What his precise functions in the company were, I never knew. A letter from my grandmother reports an offer to give him a job in the Paris office in the autumn of 1931, which he refused, because Gretl said the children (my sister and myself) had hardly had a chance to get used to the new schools in Berlin. Fate is determined by such short-term family decisions. What would our lives have been if we had gone to Paris in 1931? One of the jobs he certainly did was to fit out the expedition to shoot the film S.O.S. Eisberg, a polar adventure with Luis Trenker, a veteran of snow-and-rock pictures, and the air-ace Ernst Udet, who was earning his living as a stunt flyer until German rearmament gave him a distinguished place in Hitler’s air force.

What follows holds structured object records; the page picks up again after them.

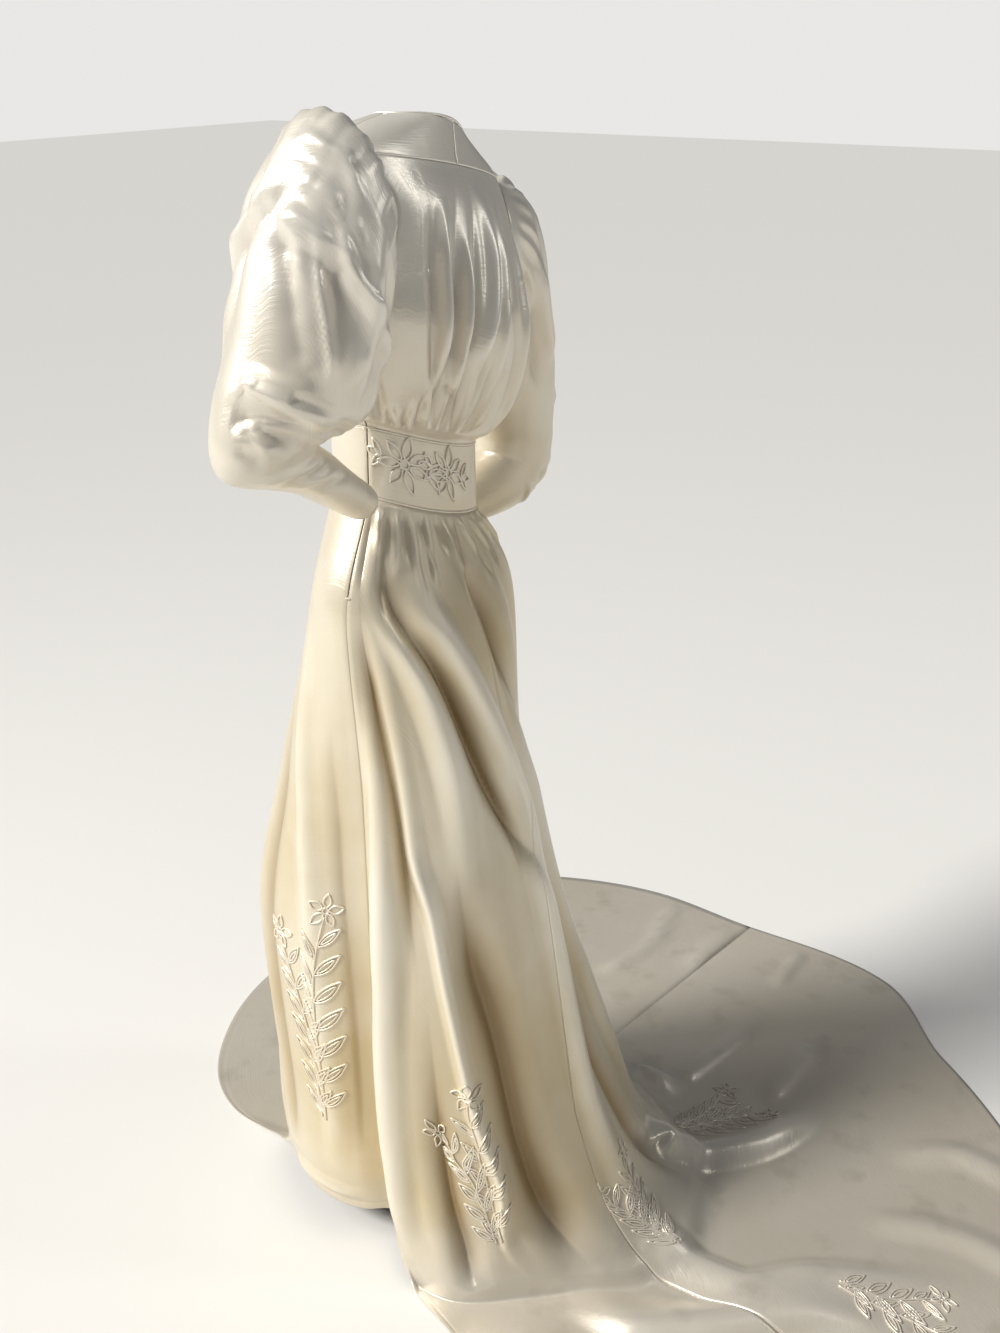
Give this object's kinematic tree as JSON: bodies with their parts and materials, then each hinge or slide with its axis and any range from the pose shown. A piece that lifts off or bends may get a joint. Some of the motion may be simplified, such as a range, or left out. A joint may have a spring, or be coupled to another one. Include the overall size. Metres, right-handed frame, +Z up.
{
  "type": "wedding dress",
  "caption": "Long-sleeved satin wedding dress with gathered back, inset waistband, full upper sleeves and a long train, worn form with no wearer",
  "frame": {"origin": "between the shoulders, 1.43 m above the floor, where the wearer holds the dress up", "axes": "+Z up, -Y the way the wearer faces, +X to the wearer's left, so the train runs out towards +Y and -X"},
  "size_m": [1.3521, 1.8969, 1.5219],
  "materials": {
    "ivory_satin": "liquid satin",
    "satin_cord": "satin over cord"
  },
  "bodies": {
    "root": {"band_cord_foot": "satin_cord", "band_cord_top": "satin_cord", "band_spray_back": "satin_cord", "band_spray_left": "satin_cord", "bar_tack": "satin_cord", "bodice_back": "ivory_satin", "bodice_front": "ivory_satin", "neck_binding": "satin_cord", "placket_underlap": "satin_cord", "skirt_back_left": "ivory_satin", "skirt_back_right": "ivory_satin", "skirt_front": "ivory_satin", "sleeve_left": "ivory_satin", "sleeve_right": "ivory_satin", "spray_back_centre": "satin_cord", "spray_back_left": "satin_cord", "spray_front_left": "satin_cord", "spray_front_right": "satin_cord", "spray_train": "satin_cord", "spray_train_edge": "satin_cord", "waistband_back": "ivory_satin", "waistband_front": "ivory_satin", "yoke_left": "ivory_satin", "yoke_right": "ivory_satin"}
  },
  "joints": []
}
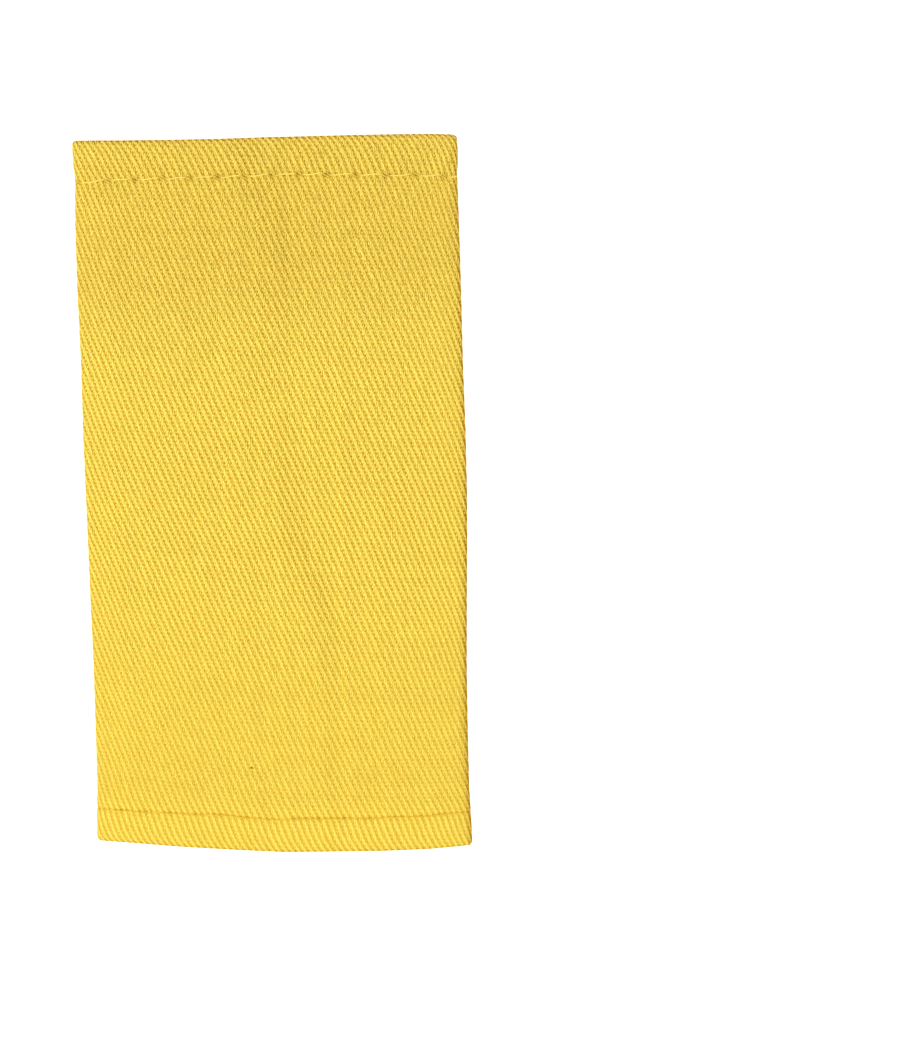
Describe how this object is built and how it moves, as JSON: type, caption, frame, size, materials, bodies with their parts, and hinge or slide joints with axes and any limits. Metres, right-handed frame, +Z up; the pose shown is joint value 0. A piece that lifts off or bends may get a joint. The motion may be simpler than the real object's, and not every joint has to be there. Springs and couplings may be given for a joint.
{
  "type": "slip-on shoulder board",
  "caption": "Plain yellow twill sleeve that slips over a shoulder strap, open at both ends, with stitched hems and a seam at the back.",
  "frame": {"origin": "middle of the outline, on the surface that the sleeve lies on", "axes": "+Z up out of the front; +Y along the length, to the end at the top of the picture; +X along the width"},
  "size_m": [0.0548, 0.1023, 0.0092],
  "materials": {
    "twill": "steep cotton twill, yellow, matt, with pale ribs",
    "overlocked_edge": "the same twill under overlock threads, matt"
  },
  "bodies": {
    "root": {"sleeve": "twill", "seam_allowance": "overlocked_edge"}
  },
  "joints": []
}
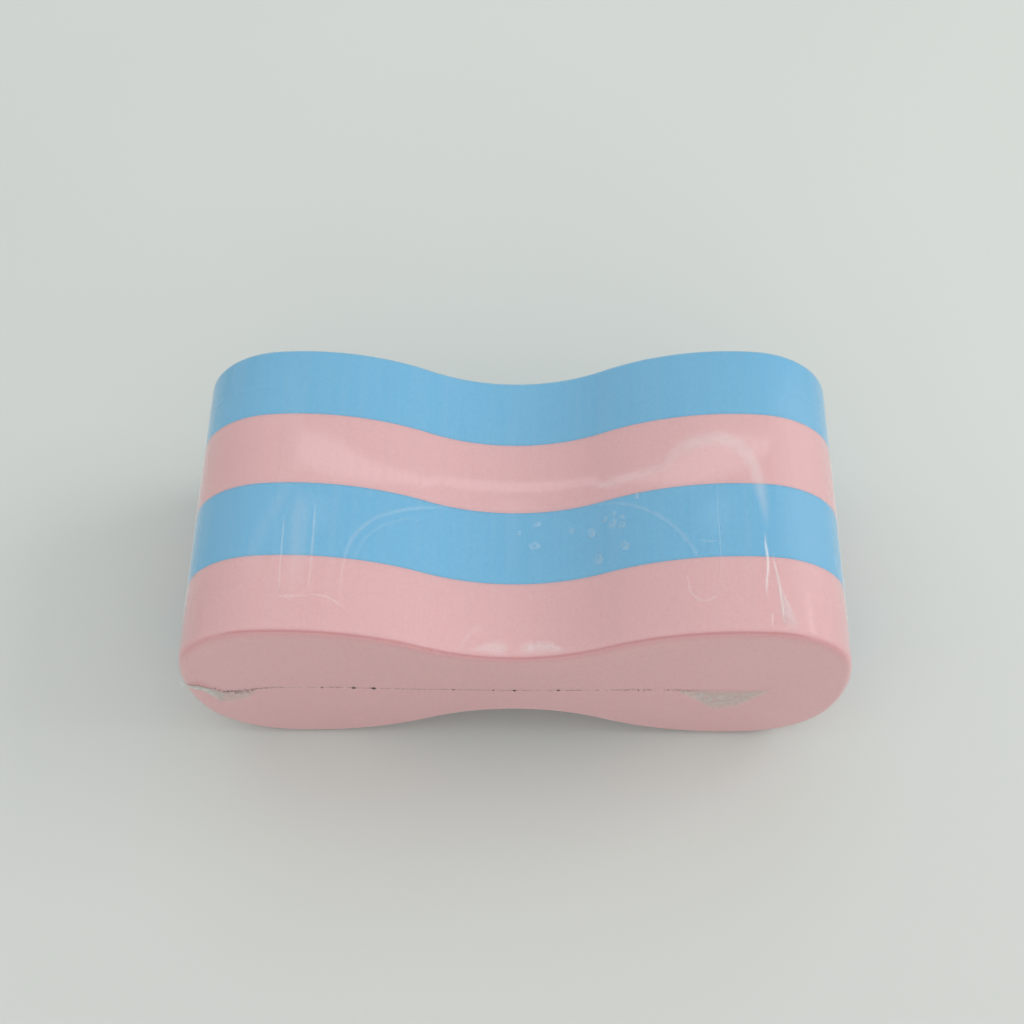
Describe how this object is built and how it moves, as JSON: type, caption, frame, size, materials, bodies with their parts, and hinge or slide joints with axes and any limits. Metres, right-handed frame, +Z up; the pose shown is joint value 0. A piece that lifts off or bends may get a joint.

Technical advice came from members of the Alfred Wegener expeditions, one of whom came to the house and told me about the theory of continental drift, and how he had all his toes frozen off in the Greenland winter. On at least one other occasion he promoted Hollywood products distributed in Europe – more specifically, Frankenstein in the Polish market. His campaign, of which he was proud, included the word-of-mouth rumour (for the benefit of the then very large Jewish public) that Boris Karloff, whose real name was an undramatic Pratt, was merely a lightly gentilized Boruch Karloff. He certainly had some connection with Poland, for at one time in the summer of 1932 there was some question of a permanent posting to Poland, and Sidney tried to prepare us for the very different life there. We would live in Warsaw. The Poles, he told me, were touchy people with a strong sense of honour, and a tendency to fight duels. I never had the chance to check out his information.